**Your objective**
Write out again, unaltered, the lines from the start through the line containing "[[recess_r - step_run, floor_z]]);".

^^^^^^^^^^^^^^^^

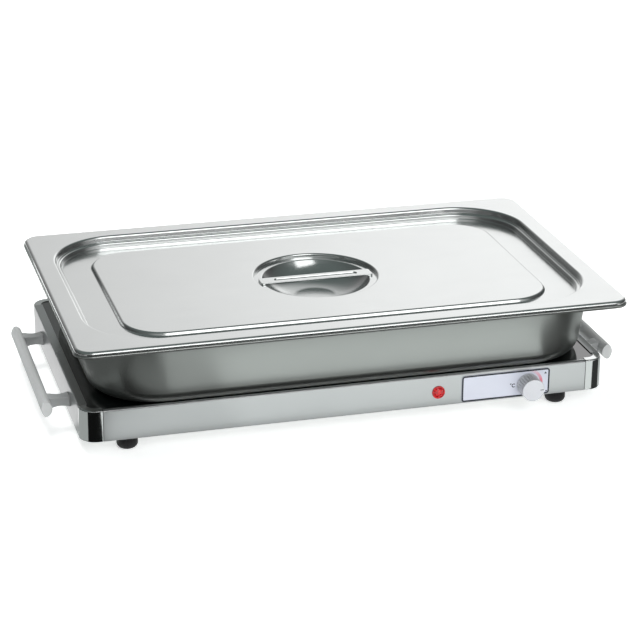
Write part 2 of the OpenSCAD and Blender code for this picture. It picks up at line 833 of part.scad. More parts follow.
// Pressed gastronorm pan: rolled rim, leaning walls, rounded floor
module gn_pan() {
    half = [pan_w / 2, pan_d / 2];
    mouth = less(half, rim_w);
    m = sheet / 2;
    top = rim_z - m;
    low = pan_z + m;
    wall_x = mouth_r - wall_lean;
    inset = wall_lean + floor_r;
    fold = rim_corner_r - m - rim_fold_r;
    flat = less(half, rim_corner_r / 3);
    wall = concat([[mouth_r + 3, top]],
                  arc([mouth_r + 2, top - mouth_edge_r], mouth_edge_r, 90, 175, 3),
                  arc([wall_x - floor_r, low + floor_r], floor_r, 0, -90, 6),
                  [[wall_x - floor_r - 1, low]]);
    lip = concat([[rim_corner_r - 6, top]],
                 arc([fold, top - rim_fold_r], rim_fold_r, 90, 0, 4),
                 [[rim_corner_r - m, rim_z - rim_drop]]);
    color([0.75, 0.77, 0.76]) translate([pan_x, 0, 0]) {
        sweep_round(mouth, mouth_r, sheet_outline(wall, sheet));
        rounded_plate(less(mouth, inset), mouth_r - inset, pan_z, sheet);
        rounded_frame(flat, rim_corner_r * 2 / 3, less(mouth, -1), mouth_r + 1, rim_z - sheet, sheet);
        sweep_round(half, rim_corner_r, sheet_outline(lip, sheet));
    }
}

// Middle line of the sheet between the lid's border and its recess: two drops with a ledge
// between them. It ends on the recess floor; border is the border's middle level.
function recess_wall(border, floor_z) =
    concat([[recess_r + 1, border]],
           arc([recess_r, border - 2], 2, 90, 170, 3),
           arc([recess_r - 4, border - 4.4], 1.6, -20, -90, 2),
           arc([recess_r - 5.5, border - 7.5], 1.5, 90, 165, 2),
           arc([recess_r - 8.2, floor_z + 1.2], 1.2, -10, -90, 2),
           [[recess_r - step_run, floor_z]]);

// Middle line of the low step between the recess floor and the raised panel
function panel_step(floor_z) =
    concat([[plateau_r + 3.2, floor_z]],
           arc([plateau_r + 2.6, floor_z + 1.2], 1.2, -90, -150, 2),
           arc([plateau_r - 0.4, floor_z + plateau_h - 1.2], 1.2, 30, 90, 2),
           [[plateau_r - 2, floor_z + plateau_h]]);

// Middle line of the dish's sheet: a rounded edge, a narrow ledge and a bowl
function dish_path(z) =
    let (flat_z = z - dish_h)
    concat([[dish_r + 1, z]],
           arc([dish_r, z - 1.4], 1.4, 90, 165, 3),
           arc([ledge_r, z - ledge_drop + 1], 1, -15, -90, 2),
           arc([bowl_r, z - ledge_drop - bowl_fold_r], bowl_fold_r, 90, 90 + bowl_slope, 3),
           arc([bowl_flat_r, flat_z + bowl_arc_r], bowl_arc_r, bowl_slope - 90, -90, 6),
           [[0, flat_z]]);

// Pressed lid: rolled edge, flat border, stepped recess, raised panel and finger dish
module lid_sheet() {
    half = [pan_w / 2 - lid_inset, pan_d / 2 - lid_inset];
    m = sheet / 2;
    top = lid_z - m;
    floor_z = top - recess_h;
    recess = less(half, border_w);
    flat = less(half, 7);
    floor_outer = less(recess, step_run - 0.5);
    panel = [plateau_x, plateau_y];
    edge = concat([[rim_corner_r - 8, top]],
                  arc([rim_corner_r - m - lid_edge_r, top - lid_edge_r], lid_edge_r, 90, 0, 5));
    color([0.8, 0.82, 0.82]) translate([pan_x, 0, 0]) {
        sweep_round(half, rim_corner_r, sheet_outline(edge, sheet));
        rounded_frame(flat, rim_corner_r - 7, less(recess, -0.5), recess_r + 0.5, lid_z - sheet, sheet);
        sweep_round(recess, recess_r, sheet_outline(recess_wall(top, floor_z), sheet));
        rounded_frame(floor_outer, recess_r - step_run + 0.5, less(panel, -2.7), plateau_r + 2.7,
                      floor_z - m, sheet);
        sweep_round(panel, plateau_r, sheet_outline(panel_step(floor_z), sheet));
        difference() {
            rounded_plate(less(panel, 1.5), plateau_r - 1.5, plateau_z - sheet, sheet);
            translate([0, 0, plateau_z - sheet - over]) cylinder(r = dish_r + 0.5, h = sheet + 2 * over);
        }
        rotate_extrude($fn = 96) polygon(sheet_outline(dish_path(plateau_z - m), sheet));
    }
}

// Strip handle across the dish, with a long pressed groove
module lid_handle() {
    low = plateau_z - ledge_drop;
    groove_z = low + strip_t - groove_h;
    straight = groove_len - groove_w;
    color("silver") translate([pan_x, 0, 0]) difference() {
        translate([-strip_len / 2, -strip_w / 2, low]) cube([strip_len, strip_w, strip_t]);
        translate([-straight / 2, -groove_w / 2, groove_z]) cube([straight, groove_w, strip_t]);
        for (s = [-1, 1]) translate([s * straight / 2, 0, groove_z]) cylinder(r = groove_w / 2, h = strip_t);
    }
}

front_panel();
rear_panel();
left_side_panel();
right_side_panel();
corner_post_front_left();
corner_post_front_right();
corner_post_rear_left();
corner_post_rear_right();
bottom_cover();
bottom_cover_screws();
rubber_feet();
foot_studs();
foot_nuts();
left_handle_bar();
right_handle_bar();
left_handle_posts();
right_handle_posts();
left_handle_screws();
right_handle_screws();
glass_plate();
glass_gasket();
support_rails();
heat_spreader();
heater_mat();
insulation_board();
heater_tray();
tray_pillars();
thermal_cutout();
label_plate();
thermostat_body();
thermostat_bush();
thermostat_nut();
thermostat_spindle();
control_knob();
knob_pointer();
pilot_lamp_lens();
pilot_lamp_body();
pilot_lamp_clip();
thermostat_bulb();
capillary_tube();
cord_gland();
gland_nut();
terminal_block();
earth_stud();
earth_nut();
internal_leads();
rating_plate();
gn_pan();
lid_sheet();
lid_handle();
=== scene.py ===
"""Looks of the electric buffet server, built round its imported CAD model.

Lengths inside the builders of pieces are millimetres in the model's own frame, and make_piece() turns
them into metres. Places and outer sizes come from the CAD nodes' boxes. The camera, the lights, the
cards and the floor are in metres.
"""

import json
import math

import bmesh
import bpy
from mathutils import Matrix, Vector


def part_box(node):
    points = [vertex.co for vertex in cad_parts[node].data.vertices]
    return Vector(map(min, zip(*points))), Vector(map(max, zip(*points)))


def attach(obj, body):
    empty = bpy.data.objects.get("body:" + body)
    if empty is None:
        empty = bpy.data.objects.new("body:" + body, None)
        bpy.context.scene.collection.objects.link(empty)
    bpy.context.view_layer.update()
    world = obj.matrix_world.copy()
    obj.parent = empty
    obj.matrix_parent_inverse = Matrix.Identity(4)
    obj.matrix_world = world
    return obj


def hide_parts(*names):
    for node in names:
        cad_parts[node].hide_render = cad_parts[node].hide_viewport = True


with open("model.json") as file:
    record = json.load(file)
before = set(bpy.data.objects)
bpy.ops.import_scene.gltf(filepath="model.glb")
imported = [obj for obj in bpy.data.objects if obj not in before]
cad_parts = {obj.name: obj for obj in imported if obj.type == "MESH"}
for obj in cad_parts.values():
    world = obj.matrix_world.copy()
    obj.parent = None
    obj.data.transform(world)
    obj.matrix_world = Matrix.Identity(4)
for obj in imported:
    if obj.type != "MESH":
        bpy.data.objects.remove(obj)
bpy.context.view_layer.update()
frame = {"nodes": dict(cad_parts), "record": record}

MM = 0.001


# ---- Camera ------------------------------------------------------------------------------

CAMERA_PLACE = Vector((-0.5343, -1.8963, 0.8389))
CAMERA_YAW = math.radians(-15.95)
CAMERA_PITCH = math.radians(-21.63)
CAMERA_ROLL = math.radians(0.55)
CAMERA_LENS = 120.5
SENSOR_WIDTH = 36
VIEW_END = 60


def add_camera():
    """The photograph's viewpoint, as a camera whose roll is part of its rotation."""
    data = bpy.data.cameras.new("camera")
    data.sensor_width = SENSOR_WIDTH
    data.lens = CAMERA_LENS
    data.clip_end = VIEW_END
    camera = bpy.data.objects.new("camera", data)
    bpy.context.scene.collection.objects.link(camera)
    across = math.cos(CAMERA_PITCH)
    forward = Vector((-math.sin(CAMERA_YAW) * across, math.cos(CAMERA_YAW) * across, math.sin(CAMERA_PITCH)))
    right = Vector((math.cos(CAMERA_YAW), math.sin(CAMERA_YAW), 0))
    up = right.cross(forward)
    c, s = math.cos(CAMERA_ROLL), math.sin(CAMERA_ROLL)
    turned = Matrix((right * c + up * s, up * c - right * s, -forward)).transposed()
    camera.matrix_world = Matrix.Translation(CAMERA_PLACE) @ turned.to_4x4()
    bpy.context.scene.camera = camera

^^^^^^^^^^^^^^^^

**Output for this task**
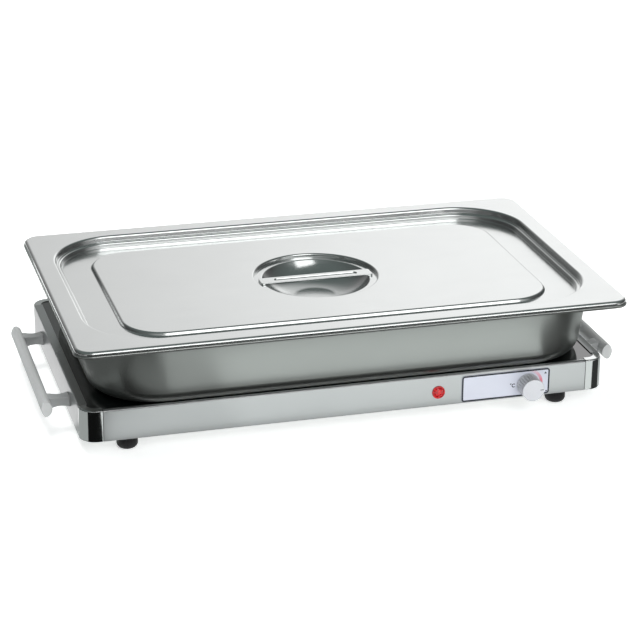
Write part 2 of the OpenSCAD and Blender code for this picture. It picks up at line 833 of part.scad. More parts follow.
// Pressed gastronorm pan: rolled rim, leaning walls, rounded floor
module gn_pan() {
    half = [pan_w / 2, pan_d / 2];
    mouth = less(half, rim_w);
    m = sheet / 2;
    top = rim_z - m;
    low = pan_z + m;
    wall_x = mouth_r - wall_lean;
    inset = wall_lean + floor_r;
    fold = rim_corner_r - m - rim_fold_r;
    flat = less(half, rim_corner_r / 3);
    wall = concat([[mouth_r + 3, top]],
                  arc([mouth_r + 2, top - mouth_edge_r], mouth_edge_r, 90, 175, 3),
                  arc([wall_x - floor_r, low + floor_r], floor_r, 0, -90, 6),
                  [[wall_x - floor_r - 1, low]]);
    lip = concat([[rim_corner_r - 6, top]],
                 arc([fold, top - rim_fold_r], rim_fold_r, 90, 0, 4),
                 [[rim_corner_r - m, rim_z - rim_drop]]);
    color([0.75, 0.77, 0.76]) translate([pan_x, 0, 0]) {
        sweep_round(mouth, mouth_r, sheet_outline(wall, sheet));
        rounded_plate(less(mouth, inset), mouth_r - inset, pan_z, sheet);
        rounded_frame(flat, rim_corner_r * 2 / 3, less(mouth, -1), mouth_r + 1, rim_z - sheet, sheet);
        sweep_round(half, rim_corner_r, sheet_outline(lip, sheet));
    }
}

// Middle line of the sheet between the lid's border and its recess: two drops with a ledge
// between them. It ends on the recess floor; border is the border's middle level.
function recess_wall(border, floor_z) =
    concat([[recess_r + 1, border]],
           arc([recess_r, border - 2], 2, 90, 170, 3),
           arc([recess_r - 4, border - 4.4], 1.6, -20, -90, 2),
           arc([recess_r - 5.5, border - 7.5], 1.5, 90, 165, 2),
           arc([recess_r - 8.2, floor_z + 1.2], 1.2, -10, -90, 2),
           [[recess_r - step_run, floor_z]]);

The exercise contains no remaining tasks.